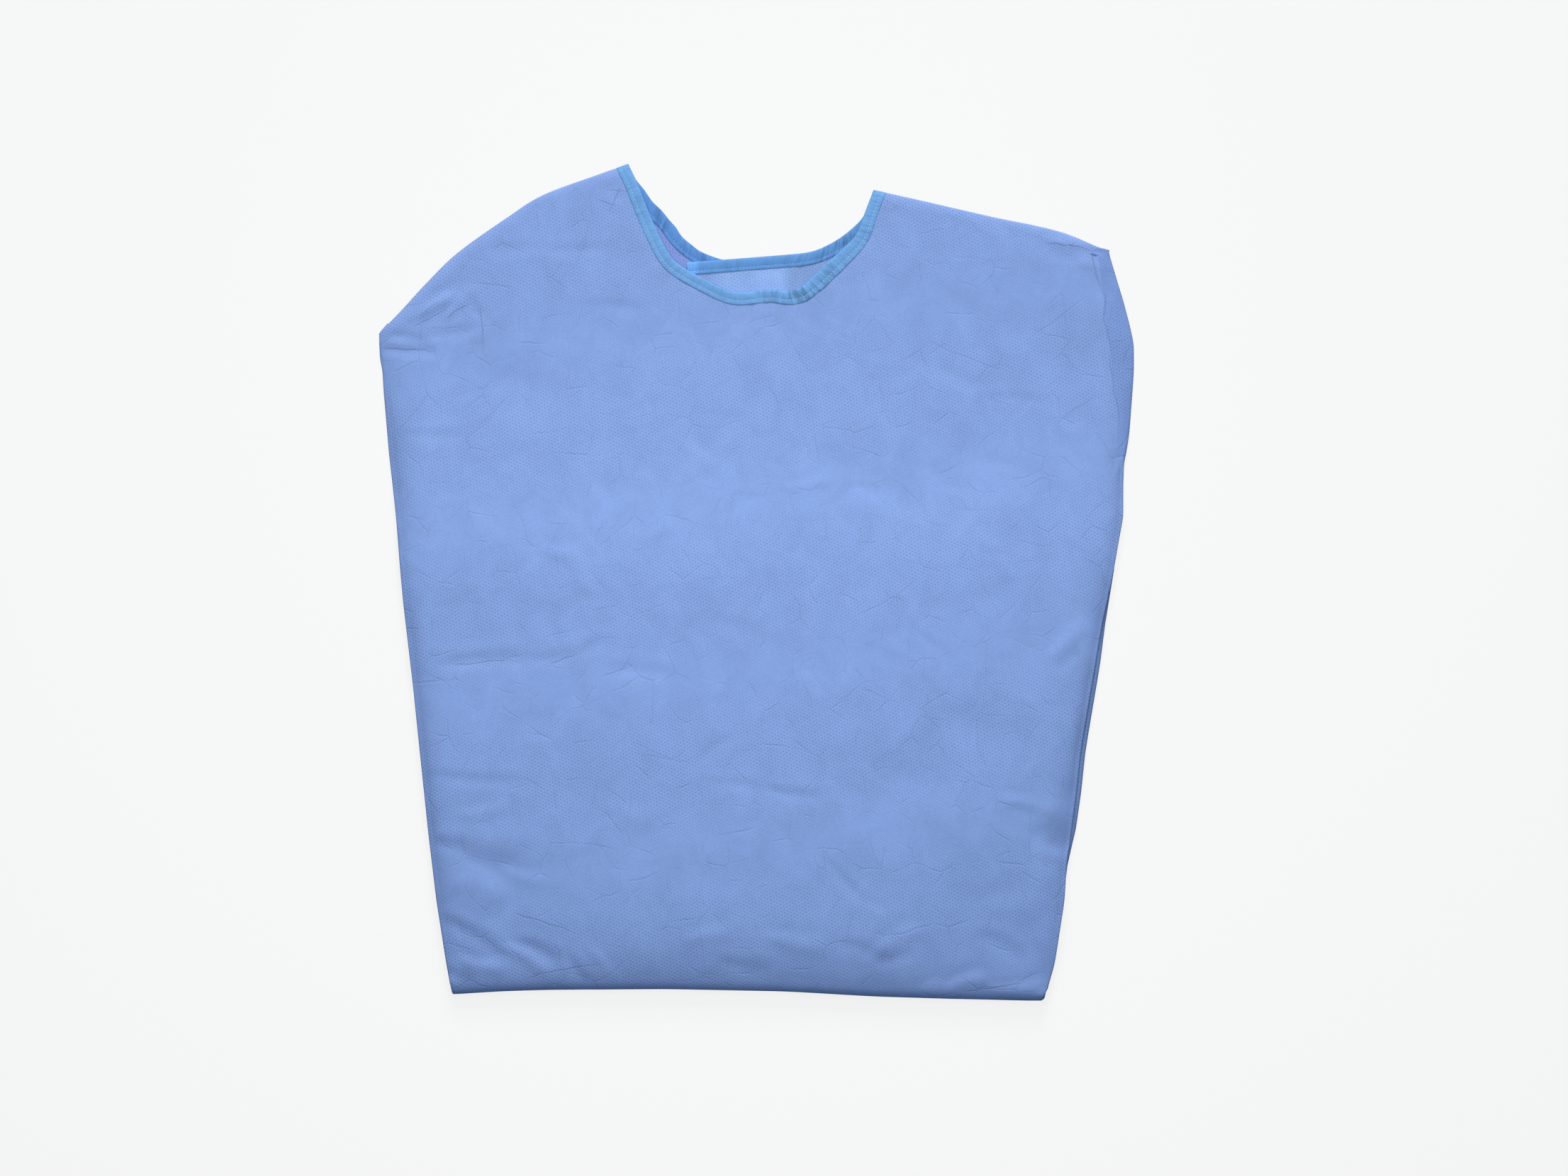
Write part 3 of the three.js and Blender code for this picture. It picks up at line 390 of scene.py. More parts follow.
def lattice_noise(x, y, size, seed):
    """Smooth noise from -1 to 1: random values on a square lattice, mixed between lattice points
    with smooth-step weights."""
    values = np.random.default_rng(seed).uniform(-1, 1, (LATTICE_CELLS, LATTICE_CELLS))
    u, v = x / size + LATTICE_START[0], y / size + LATTICE_START[1]
    i, j = np.floor(u).astype(int), np.floor(v).astype(int)
    s, t = smooth_step(u - i), smooth_step(v - j)
    pick = lambda a, b: values[a % LATTICE_CELLS, b % LATTICE_CELLS]
    low = pick(i, j) * (1 - s) + pick(i + 1, j) * s
    high = pick(i, j + 1) * (1 - s) + pick(i + 1, j + 1) * s
    return low * (1 - t) + high * t


def turned(x, y, degrees):
    """The two coordinates of a place turned about the origin."""
    c, s = math.cos(math.radians(degrees)), math.sin(math.radians(degrees))
    return x * c - y * s, x * s + y * c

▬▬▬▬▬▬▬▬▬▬

Extract all of the data shown above without alteration.

• ANSWER TO THE TASK:
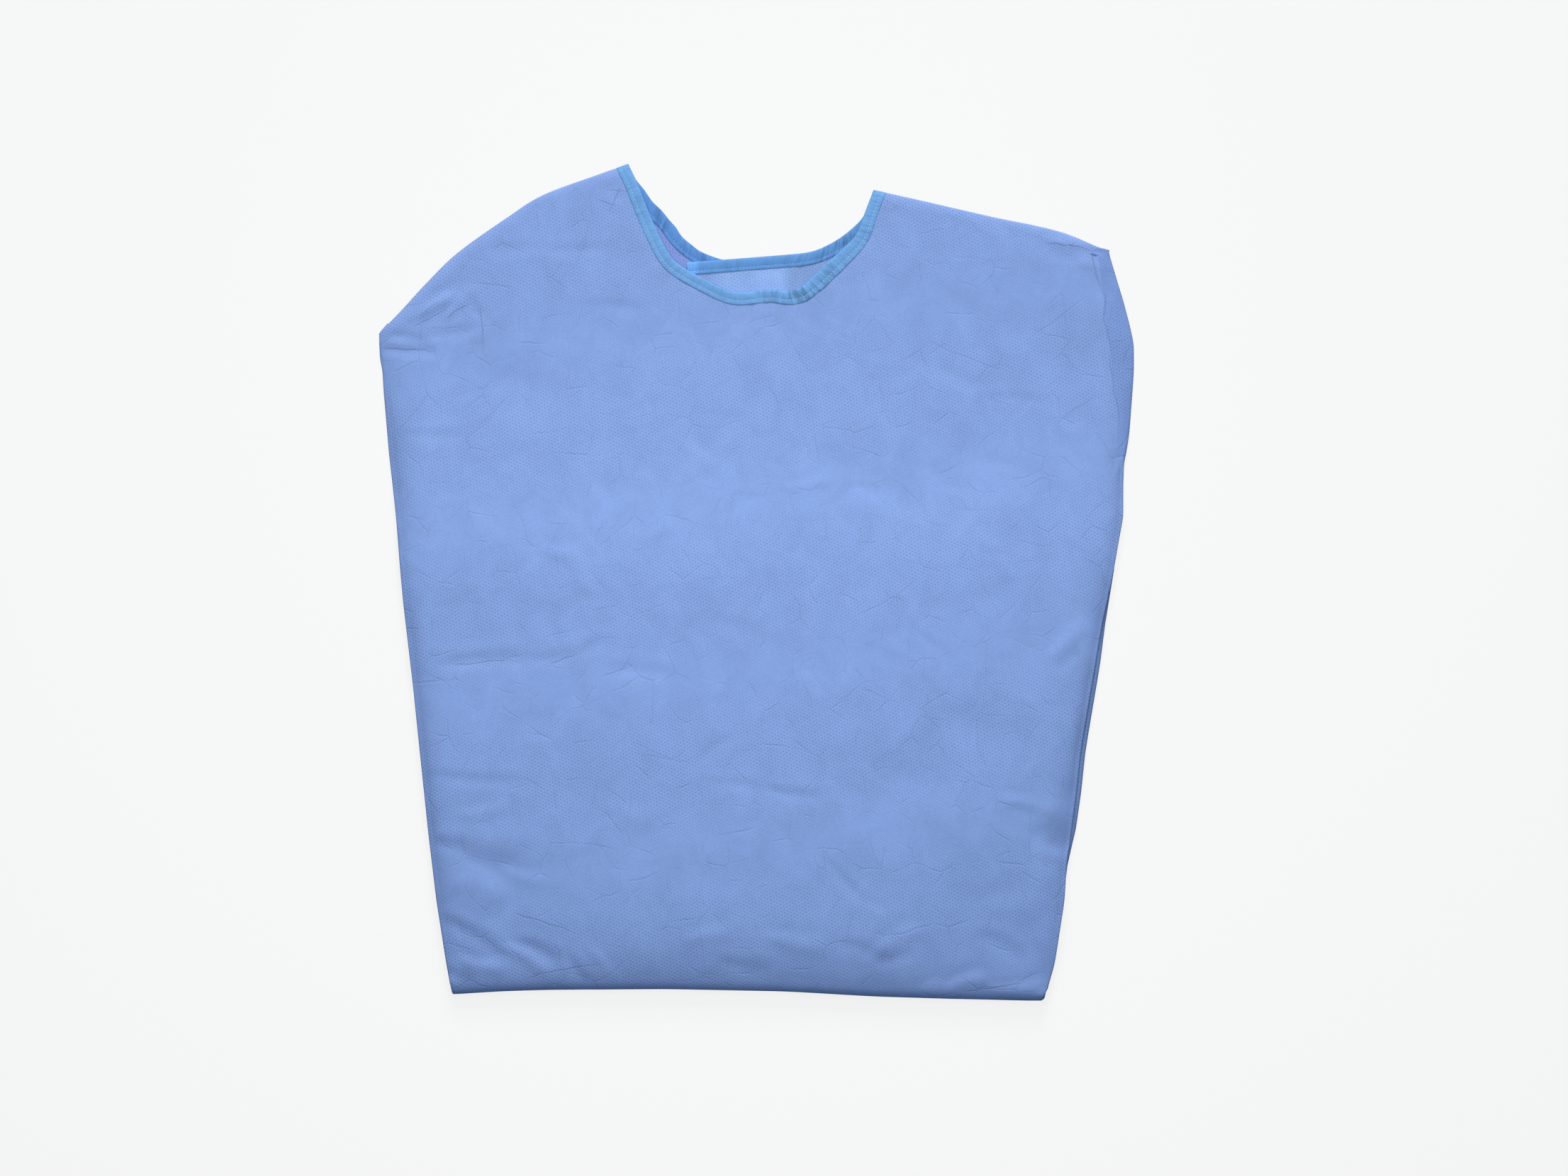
Write part 3 of the three.js and Blender code for this picture. It picks up at line 390 of scene.py. More parts follow.
def lattice_noise(x, y, size, seed):
    """Smooth noise from -1 to 1: random values on a square lattice, mixed between lattice points
    with smooth-step weights."""
    values = np.random.default_rng(seed).uniform(-1, 1, (LATTICE_CELLS, LATTICE_CELLS))
    u, v = x / size + LATTICE_START[0], y / size + LATTICE_START[1]
    i, j = np.floor(u).astype(int), np.floor(v).astype(int)
    s, t = smooth_step(u - i), smooth_step(v - j)
    pick = lambda a, b: values[a % LATTICE_CELLS, b % LATTICE_CELLS]
    low = pick(i, j) * (1 - s) + pick(i + 1, j) * s
    high = pick(i, j + 1) * (1 - s) + pick(i + 1, j + 1) * s
    return low * (1 - t) + high * t


def turned(x, y, degrees):
    """The two coordinates of a place turned about the origin."""
    c, s = math.cos(math.radians(degrees)), math.sin(math.radians(degrees))
    return x * c - y * s, x * s + y * c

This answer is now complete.